X_train = np.array(df_train.iloc[:, 0:len(top_words_set)])

X_test = np.array(df_test.iloc[:, 0:len(top_words_set)])

y_train = np.array(df_train.iloc[:, len(top_words_set)])

y_test = np.array(df_test.iloc[:, len(top_words_set)])

# classifiers

In [214]:
from sklearn.ensemble import RandomForestClassifier
rfc = RandomForestClassifier(n_estimators=500)
rfc.fit(X_train, y_train)
accuracy_score(y_test, rfc.predict(X_test))

0.93243243243243246

In [223]:
with open('./author_id/HenryJames_TheTurnoftheScrew.txt') as f:
    novelTest = f.read()
freqTest = create_freq(novelTest, top_words_set)

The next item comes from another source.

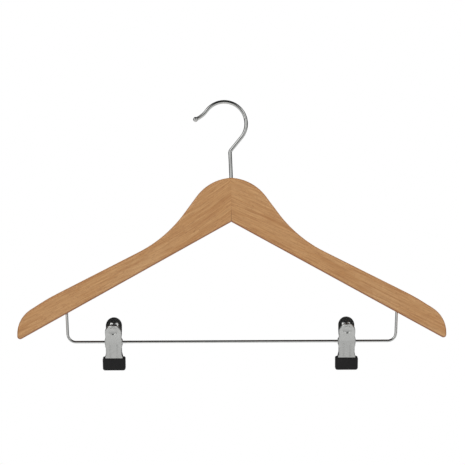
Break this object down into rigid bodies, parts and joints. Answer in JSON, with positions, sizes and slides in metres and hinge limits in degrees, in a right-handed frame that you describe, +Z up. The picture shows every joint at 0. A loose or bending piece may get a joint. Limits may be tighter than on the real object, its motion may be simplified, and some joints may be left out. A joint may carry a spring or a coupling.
{
  "type": "clothes hanger",
  "caption": "Flat wooden clothes hanger with a swivelling wire hook, a wire trouser bar, and sprung rubber-tipped clips that slide along the bar.",
  "frame": {"origin": "on the inside of the hook, at the top of its arc, where it rests on a rail", "axes": "+Z up, +X to the right of someone who faces the hanger's front, along its width, and -Y out of the front, through its thickness"},
  "size_m": [0.445, 0.0256, 0.2812],
  "materials": {
    "beech": "satin lacquer",
    "bright_wire": "bright chrome",
    "jaw_steel": "satin chrome",
    "spring_steel": "plain spring steel",
    "zinc_steel": "bright zinc",
    "black_rubber": "matt black"
  },
  "bodies": {
    "hook": {"hook": "bright_wire", "hook_nut": "zinc_steel"},
    "frame": {"left_arm": "beech", "right_arm": "beech", "hook_washer": "zinc_steel", "trouser_bar": "bright_wire"},
    "left_slider": {"left_pivot_sleeve": "zinc_steel"},
    "left_rear": {"left_rear_jaw": "jaw_steel", "left_rear_pad": "black_rubber", "left_spring": "spring_steel"},
    "left_front": {"left_front_jaw": "jaw_steel", "left_front_pad": "black_rubber"},
    "right_slider": {"right_pivot_sleeve": "zinc_steel"},
    "right_rear": {"right_rear_jaw": "jaw_steel", "right_rear_pad": "black_rubber", "right_spring": "spring_steel"},
    "right_front": {"right_front_jaw": "jaw_steel", "right_front_pad": "black_rubber"}
  },
  "joints": [
    {"name": "hook_swivel", "type": "hinge", "parent": "hook", "child": "frame", "pos_m": [0.0069, 0, -0.0771], "axis": [0, 0, 1], "continuous": true},
    {"name": "left_clip_slide", "type": "slide", "parent": "frame", "child": "left_slider", "axis": [1, 0, 0], "range_m": [-0.028, 0.1101]},
    {"name": "left_clip_swing", "type": "hinge", "parent": "left_slider", "child": "left_rear", "pos_m": [-0.1158, 0, -0.2472], "axis": [1, 0, 0], "continuous": true},
    {"name": "left_clip_open", "type": "hinge", "parent": "left_rear", "child": "left_front", "pos_m": [-0.1158, 0, -0.2472], "axis": [-1, 0, 0], "range_deg": [0, 36], "stiffness_Nm_per_rad": 0.3, "springref_deg": -45.84, "deforming": ["left_spring"]},
    {"name": "right_clip_slide", "type": "slide", "parent": "frame", "child": "right_slider", "axis": [1, 0, 0], "range_m": [-0.1067, 0.0315]},
    {"name": "right_clip_swing", "type": "hinge", "parent": "right_slider", "child": "right_rear", "pos_m": [0.1262, 0, -0.2472], "axis": [1, 0, 0], "continuous": true},
    {"name": "right_clip_open", "type": "hinge", "parent": "right_rear", "child": "right_front", "pos_m": [0.1262, 0, -0.2472], "axis": [-1, 0, 0], "range_deg": [0, 36], "stiffness_Nm_per_rad": 0.3, "springref_deg": -45.84, "deforming": ["right_spring"]}
  ]
}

author_dict[mode(rfc.predict(freqTest))[0][0]]

'Henry James'

In [222]:
with open('./author_id/MarkTwain_TheAdventuresofTomSawyer.txt') as f:
    novelTest = f.read()
freqTest = create_freq(novelTest, top_words_set)

author_dict[mode(rfc.predict(freqTest))[0][0]]

'Mark Twain'

## Summary

The classifier has a reasonable accuracy score given its simplicity. More importantly, it worked on other novels(not used in training at all) by the same writer, indicating the style of writing is similar for one writer.

With more time, chunk_size and number of top words could potentially improve the accurarcy score. More advanced features such as N-grams should help as well.